Thinking about the future is an irresistible pastime for every culture around the world.
It is also a delicious paradox, both a pointless exercise and also the entire source of our life’s meaning.
“We do everything aimed at the future, and yet the future never arrives,” points out Jorrit Britschgi, executive director of the Rubin Museum of Art, which is spending all of 2018 examining The Future through six new exhibits and a yearlong series of talks, screenings and performances.
At the same time, as the head of an institution devoted to Himalayan art and Buddhist philosophy, the idea of reincarnation makes a better future the goal of everything we do.
“In Buddhism, there is this idea of ever-repeating cycles and your goal is to be liberated from them,” he says. “So you have the concept of karma, which directs your actions towards that goal.”
The man who knew the future
The exhibit starts in the eighth century with the Second Buddha, Padmasambhava, who brought Buddhism to Tibet and, as legend has it, stowed away knowledge that would be useful in the future in physical spaces as well as coded in his teachings.
“He was well aware that there may be a point in the future that the teachings would be lost and people would be in peril, so he did this amazing thing of projecting his teachings into the future,” says Britschgi.
Fans of HBO’s Westworld will note that Anthony Hopkins’ character, Dr. Robert Ford, did something similar to guide the android Dolores’ journey toward attaining consciousness.
In fact, one of the show’s consultants, Stanford neuroscientist David Eagleman, is now part of the museum as its first-ever Brainwave Fellow coordinating events as varied as a seminar about luck and a talk about how dogs perceive time starring fashion icon Isaac Mizrahi’s pups Dean and Kitty.
The exhibit continues through the present day, from Albert Einstein’s theories about time to movies grappling with time travel, spanning a broad range of media from paintings and sculptures (including the Buddhist version of an astrological chart) to an augmented reality encounter and a larger-than-life gallery of animated light sculptures inspired by the mudra, also known as the Scorpion Gesture that is said to be capable of transformation.

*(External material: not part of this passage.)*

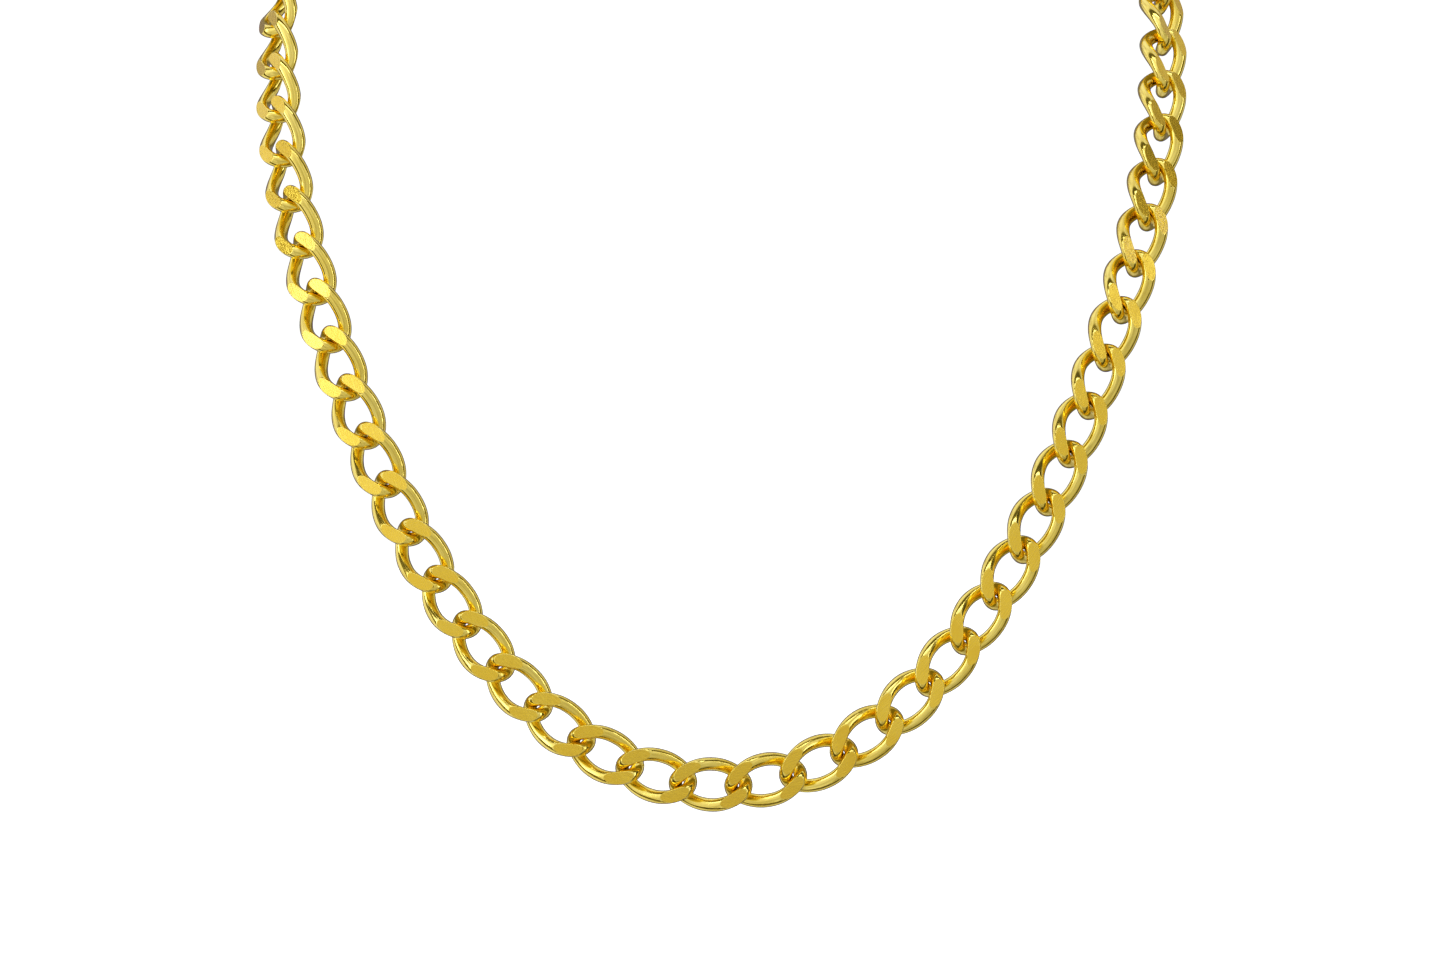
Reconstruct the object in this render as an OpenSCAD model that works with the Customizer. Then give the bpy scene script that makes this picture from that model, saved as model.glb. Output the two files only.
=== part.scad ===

How can we change our world?
Of course, thinking about the future these days is a little difficult with the daily crises shaking the very foundations of our democracy.
To help visitors purge their negative emotions and try to refocus on working toward the future they want, the Rubin is adapting the Tibetan prayer flag ritual — which publicly express private hope — with the Monument for the Anxious and Hopeful. Visitors write down their thoughts on index cards, which become part of an installation that will grow and change over the course of the year.
It’s also a reminder that we’re all in this together: In Buddhism, there’s our own individual karma, but also a broader human karma that binds all of our fates together through issues like climate change.
“It’s not just about your life, because your life is ultimately tied to everybody else’s life,” says Britschgi. “[This exhibit is] really a way to make people think, ‘How do you, or we collectively, prepare for times yet to come?’”
The Rubin Museum is located at 150 W. 17th St. It’s open Wednesday-Monday; admission is $15.